I traced the stress back to the death of my friend. When she died, I started thinking about the safety of women in general. About men, the sheer size of men who seem to tower over women sometimes takes advantage of women and the fact that men seek women out and kill them. I was filled with fear. I worried about opening the bank in the morning with only one other woman. I worried about walking two blocks home from work. I worried about being followed when I was walking in Excelsior down by Lake Minnetonka. I worried that what happened to my friend could also easily happen to me.
The worry and fear that I was experiencing were real. But it was also causing my skin to break down and scar. I knew I needed to talk about this and sat down with my soon to be husband. Josh listened, he hugged me, he reassured me, and he begged me to talk to him more about what was bothering me. He insisted that I needed to stop being so guarded and to begin sharing all that I was thinking about.

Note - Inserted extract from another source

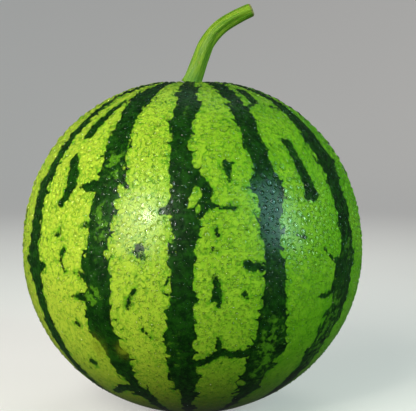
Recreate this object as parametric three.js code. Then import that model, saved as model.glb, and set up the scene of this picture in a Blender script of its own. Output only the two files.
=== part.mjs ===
// A whole round watermelon with its stem, in millimetres.
// +Z is up, the flat spot it rests on is at z = 0, and the origin is that spot's centre.
// The stem bends towards +X, in the plane y = 0.
import * as THREE from "three";

// Driving dimensions of the fruit.
const GIRTH_RADIUS = 110;
const FOOT_RADIUS = 0.218 * GIRTH_RADIUS;
const GIRTH_HEIGHT = 0.92 * GIRTH_RADIUS;
const CROWN_HEIGHT = 1.026 * GIRTH_RADIUS;
const CROWN_POWER = 2.11;

// The dimple around the stem: its depth, how far it spreads, and the flat seat at its bottom.
const DIMPLE_DEPTH = 0.036 * GIRTH_RADIUS;
const DIMPLE_REACH = 0.136 * GIRTH_RADIUS;
const SEAT_RADIUS = 0.082 * GIRTH_RADIUS;

// How finely the round body is cut.
const SEGMENTS = 64;
const LOWER_RINGS = 14;
const UPPER_RINGS = 14;
const DIMPLE_RINGS = 5;
const DIMPLE_EDGE = 2.2 * DIMPLE_REACH;

// The stem's middle line: how far sideways and how high its cut end is, where its root is,
// and the two points that steer its bend, as shares of that reach and rise.
const STEM_GAP = 0.3;
const STEM_REACH = 0.336 * GIRTH_RADIUS;
const STEM_RISE = 0.432 * GIRTH_RADIUS;
const ROOT_OFFSET = -0.016 * GIRTH_RADIUS;
const LOWER_STEER = { x: 0.228, z: 0.47 };
const UPPER_STEER = { x: 0.138, z: 0.72 };

// The stem's thickness: radii at its root and tip, the flare where it joins, its ribs and its soft cut edge.
const ROOT_RADIUS = 5.45;
const TIP_RADIUS = 4.3;
const TAPER_POWER = 1.6;
const ROOT_FLARE = 1.2;
const FLARE_LENGTH = 0.05;
const TIP_ROUNDING = 1.8;
const TIP_RINGS = 3;
const RIBS = 5;
const RIB_DEPTH = 0.06;
const STEM_SIDES = 4 * RIBS;
const STEM_RINGS = 18;

// Height of the upper half's surface above the resting plane, at a distance from the axis.
function crownHeight(radius) {
  const share = Math.min(1, radius / GIRTH_RADIUS);
  const dome = CROWN_HEIGHT * (1 - share ** CROWN_POWER) ** (1 / CROWN_POWER);
  const dimple = DIMPLE_DEPTH * Math.exp(-((radius / DIMPLE_REACH) ** 2));
  return GIRTH_HEIGHT + dome - dimple;
}

// Half the outline, from the middle of the flat spot to the middle of the seat under the stem.
function outline() {
  const points = [new THREE.Vector2(0, 0)];
  const footAngle = Math.acos(FOOT_RADIUS / GIRTH_RADIUS);
  const lowerHeight = GIRTH_HEIGHT / Math.sin(footAngle);
  for (let i = 0; i <= LOWER_RINGS; i += 1) {
    const angle = footAngle * (1 - i / LOWER_RINGS);
    const height = i === 0 ? 0 : GIRTH_HEIGHT - lowerHeight * Math.sin(angle);
    points.push(new THREE.Vector2(GIRTH_RADIUS * Math.cos(angle), height));
  }
  const dimpleAngle = Math.acos(DIMPLE_EDGE / GIRTH_RADIUS);
  for (let i = 1; i <= UPPER_RINGS; i += 1) {
    const radius = GIRTH_RADIUS * Math.cos((dimpleAngle * i) / UPPER_RINGS);
    points.push(new THREE.Vector2(radius, crownHeight(radius)));
  }
  for (let i = 1; i <= DIMPLE_RINGS; i += 1) {
    const radius = THREE.MathUtils.lerp(DIMPLE_EDGE, SEAT_RADIUS, i / DIMPLE_RINGS);
    points.push(new THREE.Vector2(radius, crownHeight(radius)));
  }
  points.push(new THREE.Vector2(0, crownHeight(SEAT_RADIUS)));
  return points;
}

// The whole fruit is one solid turned about the vertical axis.
function makeFruit() {
  const geometry = new THREE.LatheGeometry(outline(), SEGMENTS);
  geometry.rotateX(Math.PI / 2);
  const rind = new THREE.MeshStandardMaterial({ color: 0x4f8f1c, roughness: 0.35 });
  const mesh = new THREE.Mesh(geometry, rind);
  mesh.name = "fruit";
  return mesh;
}

// The stem's middle line: it leaves the seat leaning towards +X, then bends over further.
function stemCurve() {
  const root = crownHeight(SEAT_RADIUS) + STEM_GAP;
  const steer = ({ x, z }) => new THREE.Vector3(x * STEM_REACH, 0, root + z * STEM_RISE);
  return new THREE.CubicBezierCurve3(
    new THREE.Vector3(ROOT_OFFSET, 0, root),
    steer(LOWER_STEER),
    steer(UPPER_STEER),
    new THREE.Vector3(STEM_REACH, 0, root + STEM_RISE),
  );
}

// Thickness along the stem: flared at the root, then tapering to the cut tip.
function stemRadius(share) {
  const taper = (ROOT_RADIUS - TIP_RADIUS) * (1 - share ** TAPER_POWER);
  const flare = ROOT_FLARE * Math.exp(-share / FLARE_LENGTH);
  return TIP_RADIUS + taper + flare;
}

// The rings of the stem: a centre, the way it faces and a radius, from the root to the rounded tip.
function stemRings() {
  const curve = stemCurve();
  const rings = [];
  for (let i = 0; i <= STEM_RINGS; i += 1) {
    const share = i / STEM_RINGS;
    const forward = i === 0 ? new THREE.Vector3(0, 0, 1) : curve.getTangent(share);
    rings.push({ centre: curve.getPoint(share), forward, radius: stemRadius(share) });
  }
  const tip = rings[STEM_RINGS];
  for (let i = 1; i <= TIP_RINGS; i += 1) {
    const angle = (i / TIP_RINGS) * (Math.PI / 2);
    const centre = tip.centre.clone().addScaledVector(tip.forward, TIP_ROUNDING * Math.sin(angle));
    const radius = tip.radius - TIP_ROUNDING * (1 - Math.cos(angle));
    rings.push({ centre, forward: tip.forward, radius });
  }
  return rings;
}

// The stem is one ribbed solid: rings of points across its middle line, closed at both ends.
function makeStem() {
  const rings = stemRings();
  const across = new THREE.Vector3(0, 1, 0);
  const positions = [];
  for (const { centre, forward, radius } of rings) {
    const side = new THREE.Vector3().crossVectors(across, forward).normalize();
    for (let i = 0; i < STEM_SIDES; i += 1) {
      const angle = (2 * Math.PI * i) / STEM_SIDES;
      const ribbed = radius * (1 + RIB_DEPTH * Math.cos(RIBS * angle));
      const point = centre.clone();
      point.addScaledVector(side, ribbed * Math.cos(angle));
      point.addScaledVector(across, ribbed * Math.sin(angle));
      positions.push(point.x, point.y, point.z);
    }
  }
  const rootIndex = positions.length / 3;
  const tipIndex = rootIndex + 1;
  positions.push(...rings[0].centre.toArray(), ...rings[rings.length - 1].centre.toArray());

  const faces = [];
  const lastRing = (rings.length - 1) * STEM_SIDES;
  for (let i = 0; i < STEM_SIDES; i += 1) {
    const next = (i + 1) % STEM_SIDES;
    for (let low = 0; low < lastRing; low += STEM_SIDES) {
      const high = low + STEM_SIDES;
      faces.push(low + i, low + next, high + next);
      faces.push(low + i, high + next, high + i);
    }
    faces.push(rootIndex, next, i);
    faces.push(tipIndex, lastRing + i, lastRing + next);
  }

  const geometry = new THREE.BufferGeometry();
  geometry.setAttribute("position", new THREE.Float32BufferAttribute(positions, 3));
  geometry.setIndex(faces);
  geometry.computeVertexNormals();
  const skin = new THREE.MeshStandardMaterial({ color: 0x7fa23c, roughness: 0.6 });
  const mesh = new THREE.Mesh(geometry, skin);
  mesh.name = "stem";
  return mesh;
}

const group = new THREE.Group();
group.name = "watermelon";
group.add(makeFruit());
group.add(makeStem());

export default group;
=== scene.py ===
"""A whole round watermelon with its stem, beaded with water, on a plain pale floor."""

import itertools
import math

import bpy
import numpy as np
from mathutils import Matrix, Vector


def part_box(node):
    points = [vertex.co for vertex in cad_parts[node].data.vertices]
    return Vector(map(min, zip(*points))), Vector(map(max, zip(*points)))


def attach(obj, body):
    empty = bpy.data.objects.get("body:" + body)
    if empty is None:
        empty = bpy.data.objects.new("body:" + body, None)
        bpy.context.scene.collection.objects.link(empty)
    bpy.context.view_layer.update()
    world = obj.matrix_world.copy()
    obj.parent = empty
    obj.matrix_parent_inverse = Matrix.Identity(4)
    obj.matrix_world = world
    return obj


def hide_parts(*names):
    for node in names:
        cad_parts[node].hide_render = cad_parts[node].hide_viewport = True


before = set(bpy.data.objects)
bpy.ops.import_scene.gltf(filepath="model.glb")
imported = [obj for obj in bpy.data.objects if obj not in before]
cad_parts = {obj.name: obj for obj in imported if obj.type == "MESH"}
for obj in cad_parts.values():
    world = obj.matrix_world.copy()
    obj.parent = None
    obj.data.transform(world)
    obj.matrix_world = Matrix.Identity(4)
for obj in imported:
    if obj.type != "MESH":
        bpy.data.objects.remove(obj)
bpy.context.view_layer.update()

# ---------------------------------------------------------------- sizes from the frame

fruit_low, fruit_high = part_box("fruit")
stem_low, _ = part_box("stem")
MM = 0.001
GIRTH_RADIUS = (fruit_high.x - fruit_low.x) / 2
FOOT_RADIUS = 0.218 * GIRTH_RADIUS
GIRTH_HEIGHT = 0.92 * GIRTH_RADIUS
CROWN_HEIGHT = 1.026 * GIRTH_RADIUS
CROWN_POWER = 2.11
DIMPLE_DEPTH = 0.036 * GIRTH_RADIUS
DIMPLE_REACH = 0.136 * GIRTH_RADIUS

# The blossom scar in the middle of the foot, and the wrinkles in a ring round the stem, in mm.
SCAR_DEPTH = 1.2 * MM
SCAR_REACH = 5 * MM
WRINKLE_HEIGHT = 0.5
WRINKLE_RING = 13
WRINKLE_SPREAD = 6
WRINKLE_COUNT = 11

# How finely the rind is cut, and how many rows of it are under the foot.
COLUMNS = 360
ROWS = 250
FOOT_ROWS = 8

# The stem's middle line: its root, its cut end, and the two points that steer its bend between them.
STEM_REACH = 0.336 * GIRTH_RADIUS
STEM_RISE = 0.432 * GIRTH_RADIUS
STEM_ROOT = Vector((-0.016 * GIRTH_RADIUS, 0, stem_low.z))
STEM_END = Vector((STEM_REACH, 0, stem_low.z + STEM_RISE))
LOWER_STEER = Vector((0.228 * STEM_REACH, 0, stem_low.z + 0.47 * STEM_RISE))
UPPER_STEER = Vector((0.138 * STEM_REACH, 0, stem_low.z + 0.72 * STEM_RISE))

# The main lamp's compass angle from the camera's side, and its height angle.
KEY_LAMP = (-34, 21)


# ---------------------------------------------------------------- the fruit's outline


def crown_height(radius):
    """Height of the upper half's surface at a distance from the axis, with the dimple round the stem."""
    share = np.clip(radius / GIRTH_RADIUS, 0, 1)
    dome = CROWN_HEIGHT * (1 - share**CROWN_POWER) ** (1 / CROWN_POWER)
    return GIRTH_HEIGHT + dome - DIMPLE_DEPTH * np.exp(-((radius / DIMPLE_REACH) ** 2))


def outline(rows):
    """Radius, height and share of the way up the rind, at equal steps from the foot's edge to the stem."""
    foot_angle = math.acos(FOOT_RADIUS / GIRTH_RADIUS)
    lower = np.linspace(foot_angle, 0, 400)
    lower_height = GIRTH_HEIGHT / math.sin(foot_angle)
    upper = np.linspace(0, math.pi / 2, 600)[1:]
    radius = GIRTH_RADIUS * np.concatenate([np.cos(lower), np.cos(upper)])
    height = np.concatenate([GIRTH_HEIGHT - lower_height * np.sin(lower), crown_height(radius[400:])])
    way = np.concatenate([[0], np.cumsum(np.hypot(np.diff(radius), np.diff(height)))])
    share = np.linspace(0, 1, rows + 1)
    return (
        np.interp(share * way[-1], way, radius),
        np.interp(share * way[-1], way, height),
        share,
        way[-1],
    )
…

All that I was fearful of and worrying about.
Our conversations were frequent and sometimes long. Once I started talking, everything seemed to just feel easier, lighter. And all that fear and worry seemed to dissipate. It took time, but I felt better.
The loss of someone can be very revealing. The loss of someone special unveiled the fact that I didn’t know how to deal with fear and worry and that my guarded self was what was making me sick. I learned so many valuable lessons during the months leading up to our wedding. But the most important lesson I learned was about being honest and sharing rather than bottling everything up until it actually hurts.
Now these 25 years later, I will have the opportunity to share with my daughter about what happened and what I learned. Later today, when we are not driving for 9 hours to Joplin, MO, when we are resting in a hotel room after a nice swim, I will sit Lily down and I will talk with her. I will answer her questions and I tell her I love her. I will tell her I am glad that I am able to share these important things with her. Because sometimes, the hard lessons are the most essential to learn.